A tutte le parrocchie sono state proposte indicazioni e sussidi tramite il sito diocesano. Nell’occasione la Curia richiama le parole detta, nel suo stile incisivo, da Papa Francesco: «Coloro che nella società e nella quotidianità vengono spesso considerati un peso sociale e familiare, che faticano ogni giorno per guadagnare il proprio spazio nelle strade, nelle case e purtroppo, talvolta, anche nelle chiese (ecco le dolorose contraddizioni del mondo), sono le creature privilegiate dall’amore di Dio. La società purtroppo è inquinata dalla cultura dello scarto, che è opposta alla cultura dell’accoglienza. E le vittime della cultura dello scarto sono proprio le persone più deboli, più fragili. Gesù è nascosto in queste piaghe. Hanno bisogno di essere ascoltate! E devono essere ascoltate da quelli che si dicono cristiani. “Da quelli che si dicono cristiani”: ecco dove si giocano differenza, credibilità e testimonianza. Ecco dove cura, assistenza e liturgia diventano davvero servizio».
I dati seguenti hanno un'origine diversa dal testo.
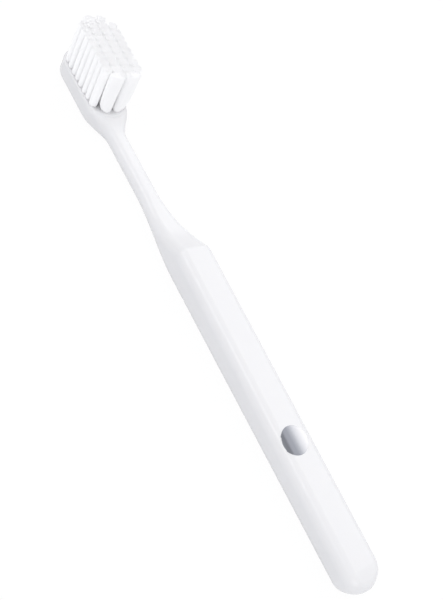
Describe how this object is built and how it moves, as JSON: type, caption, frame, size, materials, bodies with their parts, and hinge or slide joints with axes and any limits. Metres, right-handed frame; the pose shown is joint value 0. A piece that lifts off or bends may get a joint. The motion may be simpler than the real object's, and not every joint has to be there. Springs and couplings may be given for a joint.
{
  "type": "manual toothbrush",
  "caption": "Slim white toothbrush with a straight rounded-box grip, hollow thumb ramp, narrow neck and round-ended head plate carrying columns of anchored bristle tufts.",
  "frame": {"origin": "centre of the bounding box in X and Y, on the flat back of the grip in Z", "axes": "+X from the butt to the toe of the head, +Y across the brush, +Z from the flat back to the bristle tips"},
  "size_m": [0.1724, 0.0136, 0.02],
  "materials": {
    "handle_plastic": "smooth glossy injection-moulded white plastic",
    "bristle": "fine white nylon strands",
    "anchor_metal": "plain rolled strip"
  },
  "bodies": {
    "root": {"handle": "handle_plastic", "tuft_anchors": "anchor_metal", "tuft_1_1": "bristle", "tuft_1_2": "bristle", "tuft_1_3": "bristle", "tuft_1_4": "bristle", "tuft_1_5": "bristle", "tuft_1_6": "bristle", "tuft_1_7": "bristle", "tuft_1_8": "bristle", "tuft_2_1": "bristle", "tuft_2_2": "bristle", "tuft_2_3": "bristle", "tuft_2_4": "bristle", "tuft_2_5": "bristle", "tuft_2_6": "bristle", "tuft_2_7": "bristle", "tuft_2_8": "bristle", "tuft_2_9": "bristle", "tuft_2_10": "bristle", "tuft_3_1": "bristle", "tuft_3_2": "bristle", "tuft_3_3": "bristle", "tuft_3_4": "bristle", "tuft_3_5": "bristle", "tuft_3_6": "bristle", "tuft_3_7": "bristle", "tuft_3_8": "bristle", "tuft_3_9": "bristle", "tuft_3_10": "bristle", "tuft_4_1": "bristle", "tuft_4_2": "bristle", "tuft_4_3": "bristle", "tuft_4_4": "bristle", "tuft_4_5": "bristle", "tuft_4_6": "bristle", "tuft_4_7": "bristle", "tuft_4_8": "bristle"}
  },
  "joints": []
}
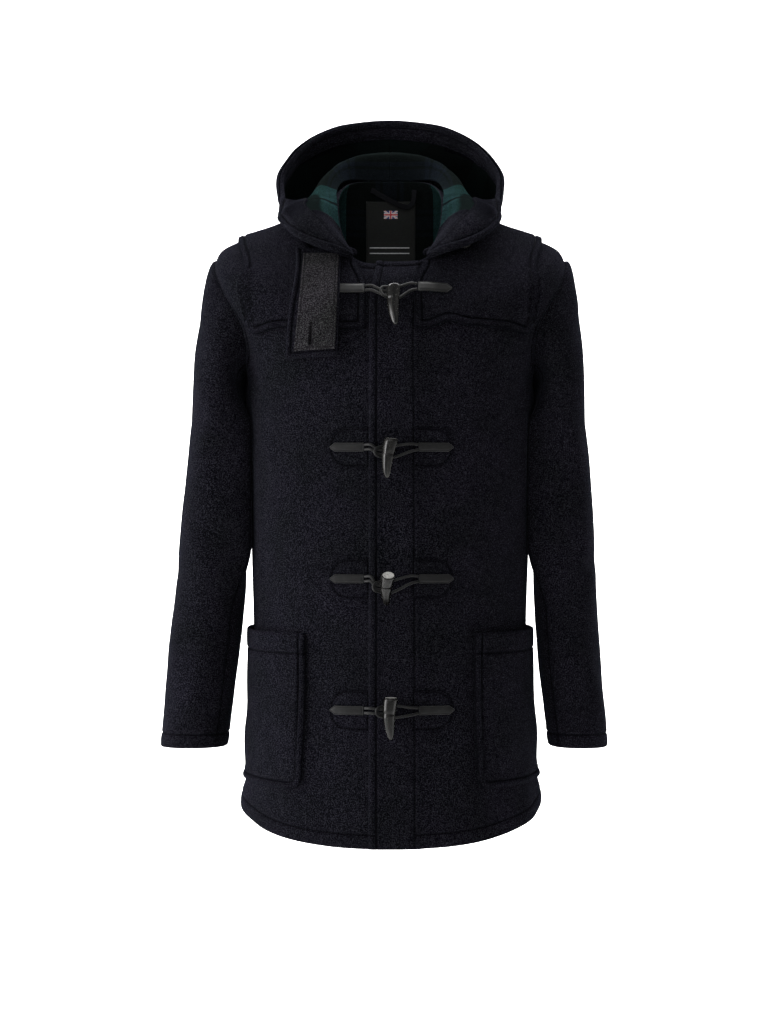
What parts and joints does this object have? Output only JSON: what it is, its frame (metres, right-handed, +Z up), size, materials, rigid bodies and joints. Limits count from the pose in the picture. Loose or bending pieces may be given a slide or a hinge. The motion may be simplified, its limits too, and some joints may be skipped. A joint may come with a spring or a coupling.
{
  "type": "hooded duffle coat",
  "caption": "Men's dark navy wool duffle coat with lowered hood, shoulder yoke, patch pockets and leather and horn toggle fastenings, hollow as worn, hanging from the neck.",
  "frame": {"origin": "middle of the neck, at the height of the neck seam at the side of the neck, where the wearer's shoulders carry the coat", "axes": "+Z up along the body, the longest way; -Y the front with the toggles, so +Y the back and the shortest way; +X the wearer's left"},
  "size_m": [0.6, 0.3993, 0.9871],
  "materials": {
    "wool": "brushed melton nap, matt",
    "felt": "matt felt",
    "leather": "semi-matt",
    "horn": "polished horn",
    "satin": "satin weave",
    "tape": "woven tape",
    "button": "glossy"
  },
  "bodies": {
    "root": {"front_left": "wool", "front_right": "wool", "back": "wool", "sleeve_upper_left": "wool", "sleeve_upper_right": "wool", "sleeve_under_left": "wool", "sleeve_under_right": "wool", "yoke": "wool", "hood_left": "wool", "hood_right": "wool", "hood_facing": "wool", "throat_tab_wool": "wool", "pocket_left": "wool", "pocket_right": "wool", "patch_toggle_2": "wool", "patch_toggle_3": "wool", "patch_toggle_4": "wool", "patch_loop_2": "wool", "patch_loop_3": "wool", "patch_loop_4": "wool", "throat_tab_felt": "felt", "throat_button": "button", "label": "satin", "hanger_loop": "tape", "tab_toggle_1": "leather", "tab_loop_1": "leather", "toggle_cord_1": "leather", "loop_1": "leather", "toggle_1": "horn", "tab_toggle_2": "leather", "tab_loop_2": "leather", "toggle_cord_2": "leather", "loop_2": "leather", "toggle_2": "horn", "tab_toggle_3": "leather", "tab_loop_3": "leather", "toggle_cord_3": "leather", "loop_3": "leather", "toggle_3": "horn", "tab_toggle_4": "leather", "tab_loop_4": "leather", "toggle_cord_4": "leather", "loop_4": "leather", "toggle_4": "horn"}
  },
  "joints": []
}
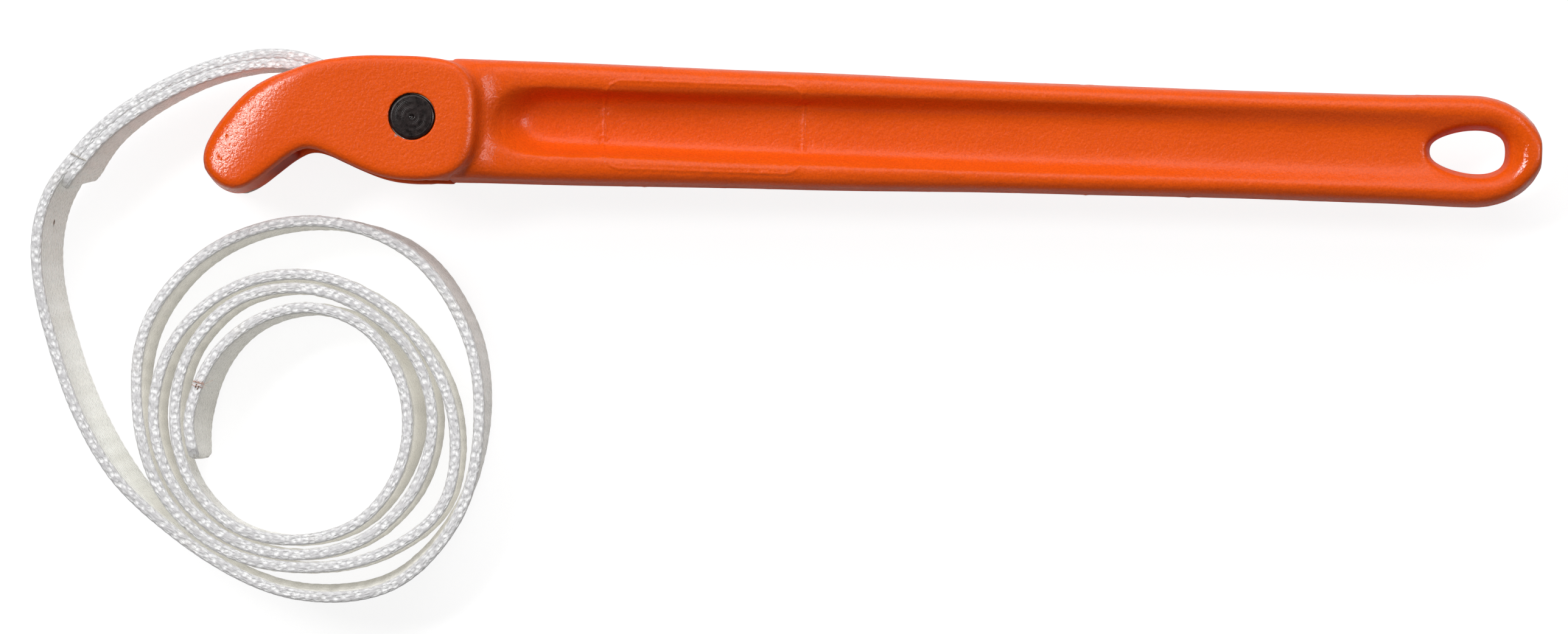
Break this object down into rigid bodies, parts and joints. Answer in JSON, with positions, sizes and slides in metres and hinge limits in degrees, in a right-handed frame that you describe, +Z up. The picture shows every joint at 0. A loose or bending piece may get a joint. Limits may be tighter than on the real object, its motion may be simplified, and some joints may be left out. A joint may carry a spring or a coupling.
{
  "type": "strap wrench",
  "caption": "Cast strap wrench: slotted head with a hooked nose, I-section handle, hang hole, and a woven strap on a cross pin, coiled.",
  "frame": {"origin": "middle of the footprint of the wrench with its strap, on the surface that the head's lower cheek rests on", "axes": "+X along the handle from the head to the hang hole, +Y towards the side where the strap leaves the head, +Z up along the cross pin, through the thickness"},
  "size_m": [0.3383, 0.124, 0.038],
  "materials": {
    "orange_paint": "glossy orange paint over a rough casting",
    "black_oxide": "turned steel, blackened",
    "white_webbing": "white woven nylon webbing, satin",
    "seam_thread": "twisted off-white sewing thread",
    "binding_thread": "twisted brown thread, frayed"
  },
  "bodies": {
    "wrench": {"wrench_body": "orange_paint", "pivot_pin": "black_oxide"},
    "strap": {"strap_loop": "white_webbing", "strap_run": "white_webbing", "strap_coil": "white_webbing", "lap_seam": "seam_thread", "tip_binding": "binding_thread"}
  },
  "joints": [
    {"name": "strap_swing", "type": "hinge", "parent": "wrench", "child": "strap", "pos_m": [-0.0841, 0.04746, 0.019], "axis": [0, 0, 1], "range_deg": [-10, 2]}
  ]
}
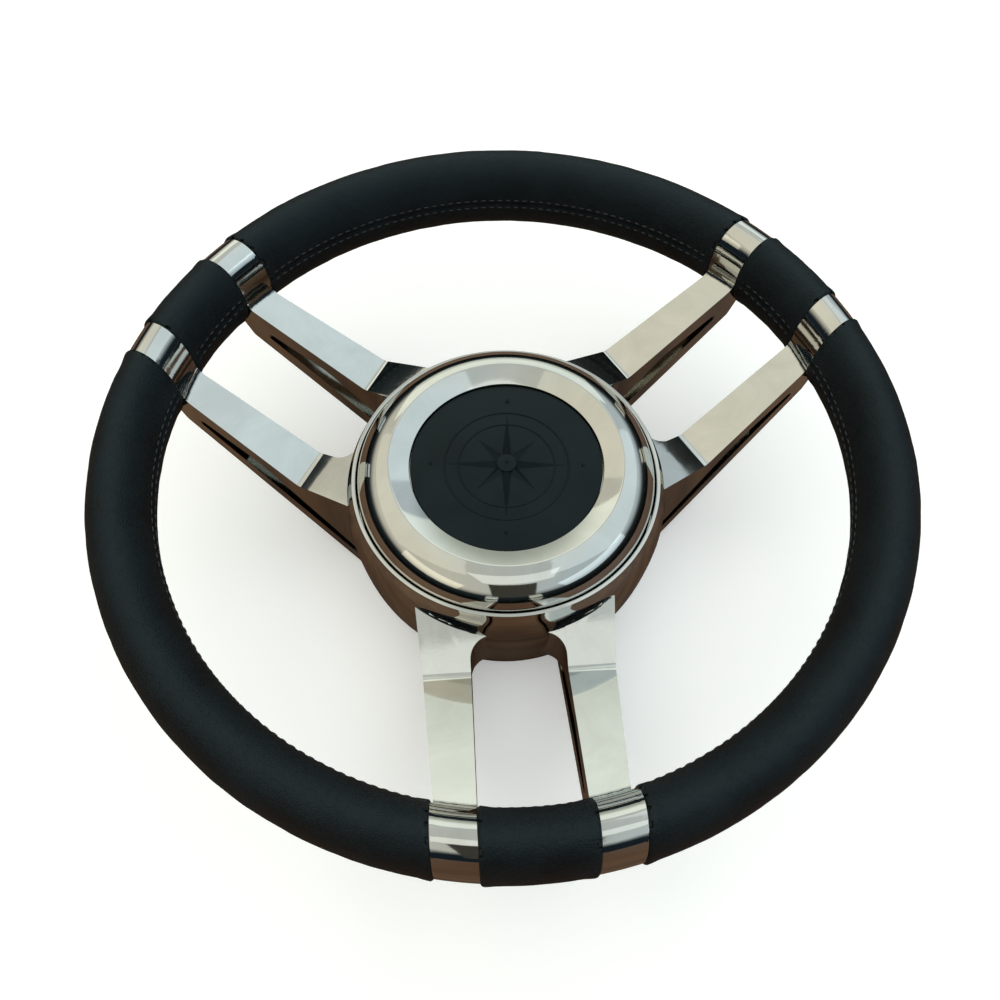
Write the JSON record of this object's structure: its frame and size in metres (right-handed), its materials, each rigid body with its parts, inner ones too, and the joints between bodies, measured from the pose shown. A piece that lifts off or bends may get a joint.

«Sopportare passivamente una sofferenza – prosegue il Pontefice – non è cristiano, esattamente come lo stoicismo non ha nulla a che vedere con la fede in Cristo. Il dolore ha senso se lo si vive con fiducia e speranza in Dio, che ha il potere di trasformarlo addirittura in un’esperienza di bene e di valore per altri. Una persona ammalata o disabile può diventare sostegno e luce per altri trasformando l’ambiente in cui vive. Le sofferenze, come le piaghe di Gesù, da una parte sono scandalo per la fede, ma dall’altra sono verifica della fede, segno che Dio è Amore, è misericordioso, è consolatore. Quando ci accostiamo con tenerezza a coloro che sono bisognosi di cure, portiamo la speranza e il sorriso di Dio nelle contraddizioni del mondo».